Reproduce the following material exactly, including every line.
** Start of Data extract **
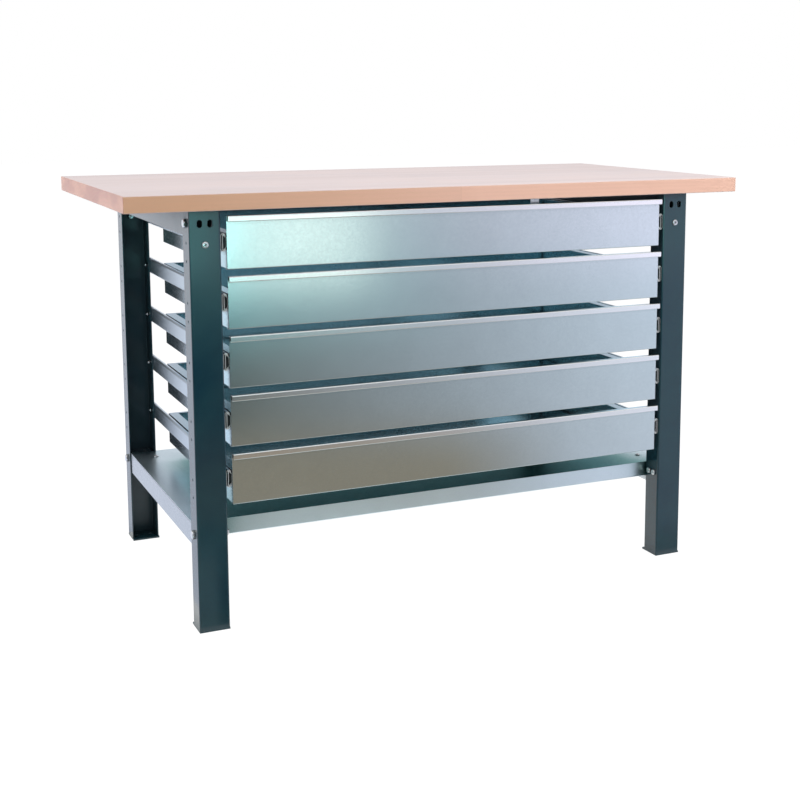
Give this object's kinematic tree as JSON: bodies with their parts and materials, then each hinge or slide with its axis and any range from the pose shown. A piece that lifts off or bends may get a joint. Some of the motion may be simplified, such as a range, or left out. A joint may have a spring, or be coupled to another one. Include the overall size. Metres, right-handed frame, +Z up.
{
  "type": "jewelers bench",
  "caption": "Workbench with a beech top on folded steel channel legs, a galvanised shelf and a stack of wide shallow drawers on full-extension slides.",
  "frame": {"origin": "on the floor, under the middle of the worktop", "axes": "+X to the right along the bench, +Y from the drawer fronts to the back, +Z up"},
  "size_m": [1.5, 0.75, 0.945],
  "materials": {
    "beech": "oiled beech board, pale sanded face",
    "green_paint": "glossy dark petrol green stove enamel",
    "galvanised_steel": "bright galvanised sheet with faint spangle",
    "zinc_fasteners": "bright zinc plating"
  },
  "bodies": {
    "bench": {"worktop": "beech", "leg_front_left": "green_paint", "leg_front_right": "green_paint", "leg_rear_left": "green_paint", "leg_rear_right": "green_paint", "foot_plates": "green_paint", "top_stretcher_left": "green_paint", "top_stretcher_right": "green_paint", "bottom_stretcher_left": "galvanised_steel", "bottom_stretcher_right": "galvanised_steel", "shelf": "galvanised_steel", "slide_1_leg_member_left": "galvanised_steel", "slide_1_leg_member_right": "galvanised_steel", "slide_2_leg_member_left": "galvanised_steel", "slide_2_leg_member_right": "galvanised_steel", "slide_3_leg_member_left": "galvanised_steel", "slide_3_leg_member_right": "galvanised_steel", "slide_4_leg_member_left": "galvanised_steel", "slide_4_leg_member_right": "galvanised_steel", "slide_5_leg_member_left": "galvanised_steel", "slide_5_leg_member_right": "galvanised_steel", "frame_bolts": "zinc_fasteners", "frame_nuts": "zinc_fasteners", "flange_bolts": "zinc_fasteners", "web_screws": "zinc_fasteners", "flange_nuts": "zinc_fasteners", "rail_screws": "zinc_fasteners", "shelf_screws": "zinc_fasteners", "worktop_screws": "zinc_fasteners"},
    "drawer_1": {"drawer_1_tray": "galvanised_steel", "drawer_1_front": "galvanised_steel", "slide_1_tray_member_left": "galvanised_steel", "slide_1_tray_member_right": "galvanised_steel", "drawer_1_rivets": "zinc_fasteners"},
    "slide_middle_1": {"slide_1_middle_members": "galvanised_steel"},
    "drawer_2": {"drawer_2_tray": "galvanised_steel", "drawer_2_front": "galvanised_steel", "slide_2_tray_member_left": "galvanised_steel", "slide_2_tray_member_right": "galvanised_steel", "drawer_2_rivets": "zinc_fasteners"},
    "slide_middle_2": {"slide_2_middle_members": "galvanised_steel"},
    "drawer_3": {"drawer_3_tray": "galvanised_steel", "drawer_3_front": "galvanised_steel", "slide_3_tray_member_left": "galvanised_steel", "slide_3_tray_member_right": "galvanised_steel", "drawer_3_rivets": "zinc_fasteners"},
    "slide_middle_3": {"slide_3_middle_members": "galvanised_steel"},
    "drawer_4": {"drawer_4_tray": "galvanised_steel", "drawer_4_front": "galvanised_steel", "slide_4_tray_member_left": "galvanised_steel", "slide_4_tray_member_right": "galvanised_steel", "drawer_4_rivets": "zinc_fasteners"},
    "slide_middle_4": {"slide_4_middle_members": "galvanised_steel"},
    "drawer_5": {"drawer_5_tray": "galvanised_steel", "drawer_5_front": "galvanised_steel", "slide_5_tray_member_left": "galvanised_steel", "slide_5_tray_member_right": "galvanised_steel", "drawer_5_rivets": "zinc_fasteners"},
    "slide_middle_5": {"slide_5_middle_members": "galvanised_steel"}
  },
  "joints": [
    {"name": "drawer_1_slide", "type": "slide", "parent": "bench", "child": "drawer_1", "axis": [0, -1, 0], "range_m": [0, 0.56]},
    {"name": "middle_1_slide", "type": "slide", "parent": "bench", "child": "slide_middle_1", "axis": [0, -1, 0], "range_m": [0, 0.28]},
    {"name": "drawer_2_slide", "type": "slide", "parent": "bench", "child": "drawer_2", "axis": [0, -1, 0], "range_m": [0, 0.56]},
    {"name": "middle_2_slide", "type": "slide", "parent": "bench", "child": "slide_middle_2", "axis": [0, -1, 0], "range_m": [0, 0.28]},
    {"name": "drawer_3_slide", "type": "slide", "parent": "bench", "child": "drawer_3", "axis": [0, -1, 0], "range_m": [0, 0.56]},
    {"name": "middle_3_slide", "type": "slide", "parent": "bench", "child": "slide_middle_3", "axis": [0, -1, 0], "range_m": [0, 0.28]},
    {"name": "drawer_4_slide", "type": "slide", "parent": "bench", "child": "drawer_4", "axis": [0, -1, 0], "range_m": [0, 0.56]},
    {"name": "middle_4_slide", "type": "slide", "parent": "bench", "child": "slide_middle_4", "axis": [0, -1, 0], "range_m": [0, 0.28]},
    {"name": "drawer_5_slide", "type": "slide", "parent": "bench", "child": "drawer_5", "axis": [0, -1, 0], "range_m": [0, 0.56]},
    {"name": "middle_5_slide", "type": "slide", "parent": "bench", "child": "slide_middle_5", "axis": [0, -1, 0], "range_m": [0, 0.28]}
  ],
  "couplings": [
    {"joint": "middle_1_slide", "follows": "drawer_1_slide", "ratio": 0.5},
    {"joint": "middle_2_slide", "follows": "drawer_2_slide", "ratio": 0.5},
    {"joint": "middle_3_slide", "follows": "drawer_3_slide", "ratio": 0.5},
    {"joint": "middle_4_slide", "follows": "drawer_4_slide", "ratio": 0.5},
    {"joint": "middle_5_slide", "follows": "drawer_5_slide", "ratio": 0.5}
  ]
}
** End of Data extract **
#### Completed task:
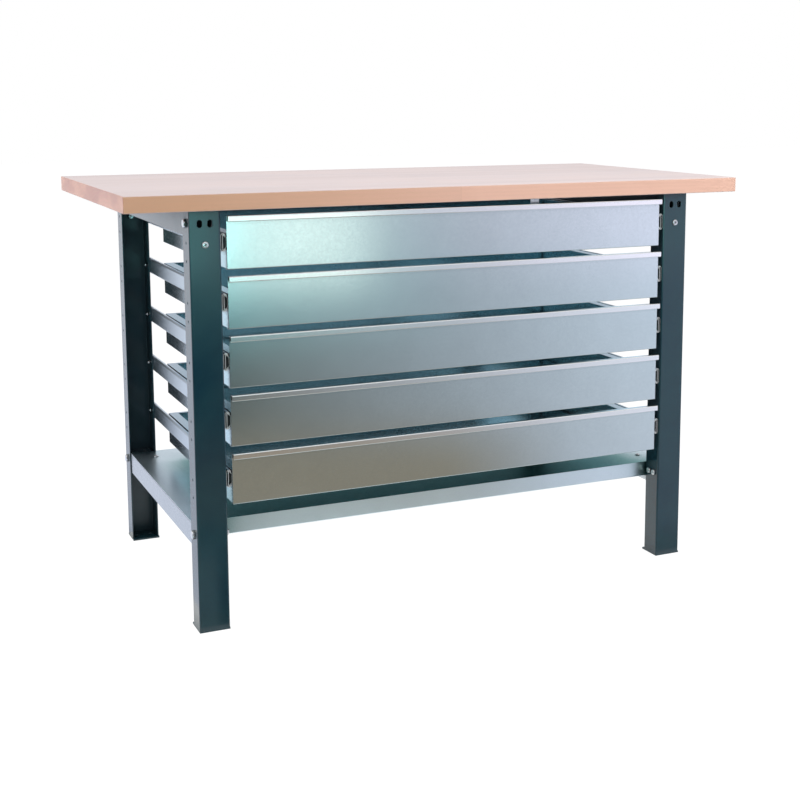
Give this object's kinematic tree as JSON: bodies with their parts and materials, then each hinge or slide with its axis and any range from the pose shown. A piece that lifts off or bends may get a joint. Some of the motion may be simplified, such as a range, or left out. A joint may have a spring, or be coupled to another one. Include the overall size. Metres, right-handed frame, +Z up.
{
  "type": "jewelers bench",
  "caption": "Workbench with a beech top on folded steel channel legs, a galvanised shelf and a stack of wide shallow drawers on full-extension slides.",
  "frame": {"origin": "on the floor, under the middle of the worktop", "axes": "+X to the right along the bench, +Y from the drawer fronts to the back, +Z up"},
  "size_m": [1.5, 0.75, 0.945],
  "materials": {
    "beech": "oiled beech board, pale sanded face",
    "green_paint": "glossy dark petrol green stove enamel",
    "galvanised_steel": "bright galvanised sheet with faint spangle",
    "zinc_fasteners": "bright zinc plating"
  },
  "bodies": {
    "bench": {"worktop": "beech", "leg_front_left": "green_paint", "leg_front_right": "green_paint", "leg_rear_left": "green_paint", "leg_rear_right": "green_paint", "foot_plates": "green_paint", "top_stretcher_left": "green_paint", "top_stretcher_right": "green_paint", "bottom_stretcher_left": "galvanised_steel", "bottom_stretcher_right": "galvanised_steel", "shelf": "galvanised_steel", "slide_1_leg_member_left": "galvanised_steel", "slide_1_leg_member_right": "galvanised_steel", "slide_2_leg_member_left": "galvanised_steel", "slide_2_leg_member_right": "galvanised_steel", "slide_3_leg_member_left": "galvanised_steel", "slide_3_leg_member_right": "galvanised_steel", "slide_4_leg_member_left": "galvanised_steel", "slide_4_leg_member_right": "galvanised_steel", "slide_5_leg_member_left": "galvanised_steel", "slide_5_leg_member_right": "galvanised_steel", "frame_bolts": "zinc_fasteners", "frame_nuts": "zinc_fasteners", "flange_bolts": "zinc_fasteners", "web_screws": "zinc_fasteners", "flange_nuts": "zinc_fasteners", "rail_screws": "zinc_fasteners", "shelf_screws": "zinc_fasteners", "worktop_screws": "zinc_fasteners"},
    "drawer_1": {"drawer_1_tray": "galvanised_steel", "drawer_1_front": "galvanised_steel", "slide_1_tray_member_left": "galvanised_steel", "slide_1_tray_member_right": "galvanised_steel", "drawer_1_rivets": "zinc_fasteners"},
    "slide_middle_1": {"slide_1_middle_members": "galvanised_steel"},
    "drawer_2": {"drawer_2_tray": "galvanised_steel", "drawer_2_front": "galvanised_steel", "slide_2_tray_member_left": "galvanised_steel", "slide_2_tray_member_right": "galvanised_steel", "drawer_2_rivets": "zinc_fasteners"},
    "slide_middle_2": {"slide_2_middle_members": "galvanised_steel"},
    "drawer_3": {"drawer_3_tray": "galvanised_steel", "drawer_3_front": "galvanised_steel", "slide_3_tray_member_left": "galvanised_steel", "slide_3_tray_member_right": "galvanised_steel", "drawer_3_rivets": "zinc_fasteners"},
    "slide_middle_3": {"slide_3_middle_members": "galvanised_steel"},
    "drawer_4": {"drawer_4_tray": "galvanised_steel", "drawer_4_front": "galvanised_steel", "slide_4_tray_member_left": "galvanised_steel", "slide_4_tray_member_right": "galvanised_steel", "drawer_4_rivets": "zinc_fasteners"},
    "slide_middle_4": {"slide_4_middle_members": "galvanised_steel"},
    "drawer_5": {"drawer_5_tray": "galvanised_steel", "drawer_5_front": "galvanised_steel", "slide_5_tray_member_left": "galvanised_steel", "slide_5_tray_member_right": "galvanised_steel", "drawer_5_rivets": "zinc_fasteners"},
    "slide_middle_5": {"slide_5_middle_members": "galvanised_steel"}
  },
  "joints": [
    {"name": "drawer_1_slide", "type": "slide", "parent": "bench", "child": "drawer_1", "axis": [0, -1, 0], "range_m": [0, 0.56]},
    {"name": "middle_1_slide", "type": "slide", "parent": "bench", "child": "slide_middle_1", "axis": [0, -1, 0], "range_m": [0, 0.28]},
    {"name": "drawer_2_slide", "type": "slide", "parent": "bench", "child": "drawer_2", "axis": [0, -1, 0], "range_m": [0, 0.56]},
    {"name": "middle_2_slide", "type": "slide", "parent": "bench", "child": "slide_middle_2", "axis": [0, -1, 0], "range_m": [0, 0.28]},
    {"name": "drawer_3_slide", "type": "slide", "parent": "bench", "child": "drawer_3", "axis": [0, -1, 0], "range_m": [0, 0.56]},
    {"name": "middle_3_slide", "type": "slide", "parent": "bench", "child": "slide_middle_3", "axis": [0, -1, 0], "range_m": [0, 0.28]},
    {"name": "drawer_4_slide", "type": "slide", "parent": "bench", "child": "drawer_4", "axis": [0, -1, 0], "range_m": [0, 0.56]},
    {"name": "middle_4_slide", "type": "slide", "parent": "bench", "child": "slide_middle_4", "axis": [0, -1, 0], "range_m": [0, 0.28]},
    {"name": "drawer_5_slide", "type": "slide", "parent": "bench", "child": "drawer_5", "axis": [0, -1, 0], "range_m": [0, 0.56]},
    {"name": "middle_5_slide", "type": "slide", "parent": "bench", "child": "slide_middle_5", "axis": [0, -1, 0], "range_m": [0, 0.28]}
  ],
  "couplings": [
    {"joint": "middle_1_slide", "follows": "drawer_1_slide", "ratio": 0.5},
    {"joint": "middle_2_slide", "follows": "drawer_2_slide", "ratio": 0.5},
    {"joint": "middle_3_slide", "follows": "drawer_3_slide", "ratio": 0.5},
    {"joint": "middle_4_slide", "follows": "drawer_4_slide", "ratio": 0.5},
    {"joint": "middle_5_slide", "follows": "drawer_5_slide", "ratio": 0.5}
  ]
}